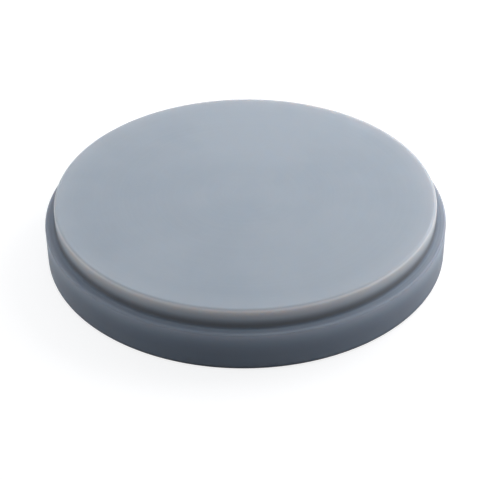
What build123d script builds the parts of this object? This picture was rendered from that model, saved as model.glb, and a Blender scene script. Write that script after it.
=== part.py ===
from build123d import *
import os

# A blank for milling dental work: one turned disc with a collar that the
# machine's holder grips, and a slightly smaller working body above it.
# Lengths are in millimetres. The origin is the centre of the underside, +Z up.

# Collar, the band that sits in the holder's ring
collar_diameter = 98.5
collar_height = 10.0

# Ledge, the step that the holder's clamp ring presses on
ledge_width = 2.5

# Working body, the round block above the ledge
body_rise = 5.0

# Edges: the base, the collar's rim and the ledge's root are round, the top is bevelled
base_edge_radius = 1.0
collar_edge_radius = 0.5
ledge_root_radius = 0.5
top_edge_chamfer = 0.5

# Sizes that follow
collar_radius = collar_diameter / 2
body_radius = collar_radius - ledge_width
disc_height = collar_height + body_rise


def vertex_at(section, corner):
    # The vertex of the section that lies at a corner
    return section.vertices().sort_by_distance(Vector(*corner))[0]


def half_section():
    # Half of the disc's section, from the axis out along the underside and back
    base_edge = (collar_radius, 0)
    collar_edge = (collar_radius, collar_height)
    ledge_root = (body_radius, collar_height)
    top_edge = (body_radius, disc_height)
    with BuildSketch(Plane.XZ) as section:
        with BuildLine():
            Polyline((0, 0), base_edge, collar_edge, ledge_root, top_edge, (0, disc_height), close=True)
        make_face()
        fillet(vertex_at(section, base_edge), base_edge_radius)
        fillet(vertex_at(section, collar_edge), collar_edge_radius)
        fillet(vertex_at(section, ledge_root), ledge_root_radius)
        chamfer(vertex_at(section, top_edge), top_edge_chamfer)
    return section.sketch


def milling_disc():
    # The section turned once round the disc's axis
    return revolve(half_section(), axis=Axis.Z)


os.makedirs("parts", exist_ok=True)
export_step(milling_disc(), "parts/milling_disc.step")
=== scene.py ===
import math

import bmesh
import bpy
from mathutils import Matrix, Vector


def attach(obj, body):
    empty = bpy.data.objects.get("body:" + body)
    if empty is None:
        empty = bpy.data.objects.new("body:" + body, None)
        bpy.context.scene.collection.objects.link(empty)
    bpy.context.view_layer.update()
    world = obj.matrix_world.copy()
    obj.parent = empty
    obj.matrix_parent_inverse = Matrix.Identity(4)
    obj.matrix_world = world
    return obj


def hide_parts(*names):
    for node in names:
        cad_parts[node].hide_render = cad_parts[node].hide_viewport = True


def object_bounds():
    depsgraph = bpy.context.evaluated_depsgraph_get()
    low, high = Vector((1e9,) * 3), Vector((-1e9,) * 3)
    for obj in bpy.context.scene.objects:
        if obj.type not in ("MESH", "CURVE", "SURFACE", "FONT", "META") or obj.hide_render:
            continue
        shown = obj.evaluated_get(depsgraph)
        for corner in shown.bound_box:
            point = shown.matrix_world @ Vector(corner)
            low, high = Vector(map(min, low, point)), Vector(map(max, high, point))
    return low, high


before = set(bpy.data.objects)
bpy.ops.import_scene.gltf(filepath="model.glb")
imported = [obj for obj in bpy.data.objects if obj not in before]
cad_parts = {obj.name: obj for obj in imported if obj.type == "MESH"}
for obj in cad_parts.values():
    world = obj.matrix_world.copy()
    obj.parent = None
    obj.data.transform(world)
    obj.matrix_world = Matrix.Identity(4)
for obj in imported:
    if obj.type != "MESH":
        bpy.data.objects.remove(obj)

# A stepped disc of blue-grey milling wax, lying on a pale floor.
# Lengths are in metres, +Z up, with the centre of the underside at the origin.

cadLow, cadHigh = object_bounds()
print("frame loaded, size in mm", [round(1000 * side, 2) for side in cadHigh - cadLow])


# Small tools

def startClean():
    bpy.ops.object.select_all(action="DESELECT")


def editMode(piece):
    bpy.context.view_layer.objects.active = piece
    bpy.ops.object.mode_set(mode="EDIT")


def objectMode():
    bpy.ops.object.mode_set(mode="OBJECT")


def pickFaces(piece, wanted):
    # selects the faces for which wanted(face) is true, in edit mode
    mesh = bmesh.from_edit_mesh(piece.data)
    for face in mesh.faces:
        face.select_set(False)
    for face in mesh.faces:
        if wanted(face):
            face.select_set(True)
    bmesh.update_edit_mesh(piece.data)


def pickRing(piece, radius, height):
    # selects the ring of edges that runs round the axis at a radius and height
    slack = 1e-6
    mesh = bmesh.from_edit_mesh(piece.data)
    for edge in mesh.edges:
        edge.select_set(False)
    for edge in mesh.edges:
        places = [vertex.co for vertex in edge.verts]
        atRadius = all(abs(place.xy.length - radius) < slack for place in places)
        atHeight = all(abs(place.z - height) < slack for place in places)
        if atRadius and atHeight:
            edge.select_set(True)
    bmesh.update_edit_mesh(piece.data)


def finishModifier(piece, kind, settings):
    # adds a modifier, sets it and applies it
    bpy.context.view_layer.objects.active = piece
    modifier = piece.modifiers.new(kind.lower(), kind)
    for name, value in settings.items():
        setattr(modifier, name, value)
    bpy.ops.object.modifier_apply(modifier=modifier.name)


class Wire:
    # an output socket of a node tree; arithmetic on it adds Math nodes
    def __init__(self, tree, socket=None):
        self.tree = tree
        self.socket = socket

    def node(self, kind, settings=None, sockets=None, output=0):
        made = self.tree.nodes.new(kind)
        for name, value in (settings or {}).items():
            setattr(made, name, value)
        for name, value in (sockets or {}).items():
            if isinstance(value, Wire):
                self.tree.links.new(value.socket, made.inputs[name])
            else:
                made.inputs[name].default_value = value
        return Wire(self.tree, made.outputs[output])

    def other(self, output):
        # another output of the same node
        return Wire(self.tree, self.socket.node.outputs[output])

    def maths(self, operation, first, second):
        return self.node("ShaderNodeMath", {"operation": operation}, {0: first, 1: second})

    def __add__(self, value):
        return self.maths("ADD", self, value)

    __radd__ = __add__

    def __mul__(self, value):
        return self.maths("MULTIPLY", self, value)

    __rmul__ = __mul__

    def __sub__(self, value):
        return self.maths("SUBTRACT", self, value)

    def __rsub__(self, value):
        return self.maths("SUBTRACT", value, self)

    def __truediv__(self, value):
        return self.maths("DIVIDE", self, value)

    def __rtruediv__(self, value):
        return self.maths("DIVIDE", value, self)

    def __pow__(self, value):
        return self.maths("POWER", self, value)

    def ease(self, low, high):
        # 0 below low, 1 above high, smooth between
        return self.node(
            "ShaderNodeMapRange",
            {"interpolation_type": "SMOOTHSTEP"},
            {"Value": self, "From Min": low, "From Max": high},
        )


def newMaterial(name):
    material = bpy.data.materials.new(name)
    material.use_nodes = True
    material.node_tree.nodes.clear()
    return material, Wire(material.node_tree)


def endTree(start, kind, surface):
    # joins a finished shader to the tree's output node
    output = start.tree.nodes.new(kind)
    start.tree.links.new(surface.socket, output.inputs["Surface"])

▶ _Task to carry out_
Give again only the lines that run from the line with "ledge_root = (body_radius, collar_height)" to the line with "shown = obj.evaluated_get(depsgraph)". Include both of those lines exactly as written.

▶ _Reply_
    ledge_root = (body_radius, collar_height)
    top_edge = (body_radius, disc_height)
    with BuildSketch(Plane.XZ) as section:
        with BuildLine():
            Polyline((0, 0), base_edge, collar_edge, ledge_root, top_edge, (0, disc_height), close=True)
        make_face()
        fillet(vertex_at(section, base_edge), base_edge_radius)
        fillet(vertex_at(section, collar_edge), collar_edge_radius)
        fillet(vertex_at(section, ledge_root), ledge_root_radius)
        chamfer(vertex_at(section, top_edge), top_edge_chamfer)
    return section.sketch


def milling_disc():
    # The section turned once round the disc's axis
    return revolve(half_section(), axis=Axis.Z)


os.makedirs("parts", exist_ok=True)
export_step(milling_disc(), "parts/milling_disc.step")
=== scene.py ===
import math

import bmesh
import bpy
from mathutils import Matrix, Vector


def attach(obj, body):
    empty = bpy.data.objects.get("body:" + body)
    if empty is None:
        empty = bpy.data.objects.new("body:" + body, None)
        bpy.context.scene.collection.objects.link(empty)
    bpy.context.view_layer.update()
    world = obj.matrix_world.copy()
    obj.parent = empty
    obj.matrix_parent_inverse = Matrix.Identity(4)
    obj.matrix_world = world
    return obj


def hide_parts(*names):
    for node in names:
        cad_parts[node].hide_render = cad_parts[node].hide_viewport = True


def object_bounds():
    depsgraph = bpy.context.evaluated_depsgraph_get()
    low, high = Vector((1e9,) * 3), Vector((-1e9,) * 3)
    for obj in bpy.context.scene.objects:
        if obj.type not in ("MESH", "CURVE", "SURFACE", "FONT", "META") or obj.hide_render:
            continue
        shown = obj.evaluated_get(depsgraph)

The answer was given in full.